Most trainers agree the key to learning is not the theatrics involved, but presenting a believable and engaging scenario. Jonathan Hawker, managing director of Partner PR, tells of an approach by a ferry company which wanted to test its response should one of its vessels sink at sea. 'We found that there were very rigid international maritime regulations for operational emergencies, so instead, we decided to test on a potential food poisoning outbreak, which was far more probable and revealing.'

Testing responses

Even so, not everyone agrees that more 'realistic' courses are the right option.

'Throwing inexperienced people into a full-scale simulated crisis situation is highly irresponsible, as you're playing with people's psychology,' says Martin Langford, managing director of Kissman Langford.

This is why crisis specialist Regester Larkin follows up a simulated media ambush on an organisation's doorstep with simulated studio and press conference activity.

But others still believe there is a role for more intensive courses.

Crisis communications specialist Escott Hunt has developed a simulation process it believes is different. Its password-secure, web-based electronic news distribution system highlights the immediacy of news and emphasises speed of response. The company believes it is vital that trainees experience the timeline of an incident and that words have consequences.

'In a real crisis situation, PROs aren't just there for the journalists who might heckle; the PR response is also about monitoring the media and seeing how the messages you put out translate into hourly news bulletins and newspaper articles around the world,' says Escott Hunt training manager Scott Hamilton.

The course was recently tested on a military exercise involving 2,000 people in Norfolk, London and The Pentagon. The system allows mocked-up TV, radio and newspaper coverage to be instantly accessed using streamed media on a PC or laptop, providing a realistic global scenario.

The good news for those who attend such courses is that the training often proves to be more demanding than the real thing. As Peter Fox, corporate affairs manager for the North-West region of the Environment Agency says of his recent two-day coaching session: 'The trainers were better informed about my organisation than the average journalist, so they could ask more probing questions.'

Mike Boltwood, radiation protection adviser for Defence Science and Technology Laboratories (part of the MOD), agrees: 'When it came to the real thing, it was a doddle.'

Whether this type of training catches on depends on whether PROs demand it. Many trainees are requesting more generic training (see panels) to keep them cool in a crisis while simulations are done internally.
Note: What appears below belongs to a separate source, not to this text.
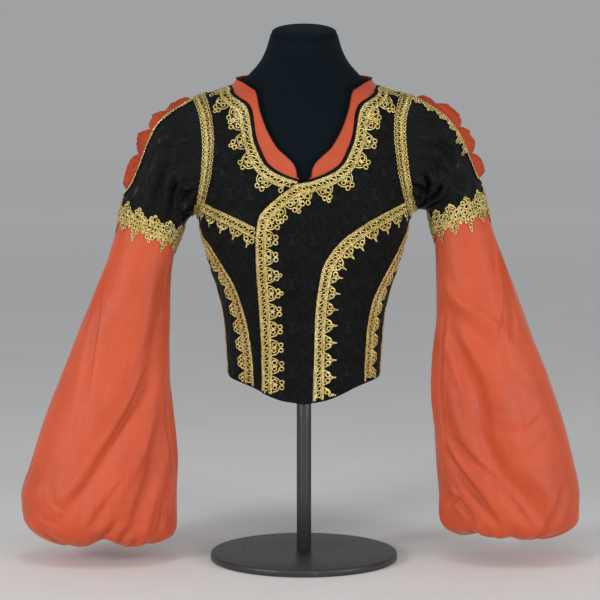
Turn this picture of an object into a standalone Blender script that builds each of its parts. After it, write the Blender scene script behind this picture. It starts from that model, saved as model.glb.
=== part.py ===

But maybe the new-style courses now on offer will soon challenge this view.

CASE STUDY 1: BRITISH AIRWAYS

The global nature of British Airways' business means comms manager Leo Seaton has experienced everything from 9/11 to wildcat strikes by Heathrow ground staff. But he regularly attends training courses run by the International Air Travel Association, and this year he attended a crisis management course by the Henshall Centre.

And despite the many crises and the established crisis management procedures now in place, Seaton says such courses can really make a difference. 'It has reassured us that we're doing the right things and have robust processes and procedures in place to get us through it,' he says.

No matter how realistic training attempts to be, he says the best courses are those that coach patience. 'I would not characterise crisis incidents at BA as calm, but I would not want them to be. I favour control. There is always a huge buzz across the floor when we go into crisis mode - as the adrenaline kicks in. But through non-spectacular training the team comes together. People click into their designated role and everyone just gets on with it.'

BA's crisis manual is a 200-page document, detailing call-out procedures, specific roles, responsibilities and actions, plus press release templates, contact information for third parties, maps and background information on the fleet and commercial partners. Seaton says: 'Training is less about specific simulations but about knowing we have "been here" many times before and have the team, the experience and procedures to deal with whatever is thrown at us.'

Every 12 to 18 months his team takes part in a company-wide crisis simulation exercises. This enables BA to test its core crisis response, which is to isolate incidents from the airline's day-to day business functions, working from the equivalent of a cabinet war room - the Operations Control Incident Centre.

Seaton says that with minor incidents occurring almost daily, most of his department is used to being in semi-crisis mode on a regular basis.

'In most situations, it is simply a matter of moving things up a few notches,' he says.

CASE STUDY 2: LONDON UNDERGROUND

Since joining London Underground in July 2003, chief press officer Stuart Ross has experienced a number of crisis incidents. These include the power blackout in central London in August 2003, followed two months later by two derailments in one weekend at Hammersmith and Camden Town.

In addition, as part of Transport for London, he has experienced the media frenzy following the bomb attack in Madrid.

As a result, the press office regularly runs departmental crisis training, and Ross has been on many of the CIPR's own Crisis Management courses.

But his view is that external talk 'n' chalk training can only do so much.

'You can always plan for the last war, but no amount of training can prepare you for what you have to go through with the real thing.'

A specific problem for his team is the responsibility for briefing whichever senior director is acting as spokesman for a particular event. As incidents are usually different, requiring a particular response, he is not convinced how far it is possible to learn from past situations or simulated exercises.

What is important, he says, is to understand how to cope. 'It is essential to have plans and protocols in place should the worst happen. CIPR-type training teaches you how to keep a clear head and to concentrate on doing your own job and not try to do somebody else's.

'Crisis training for specific incidents is designed in-house and includes operational staff, not just comms staff.' According to Ross, the broader point of these simulation exercises is to make sure all staff practices and procedures are in place. The press office is just one element working to support operations in a crisis. 'The public has a right to hear from the director responsible for dealing with a situation,' he says.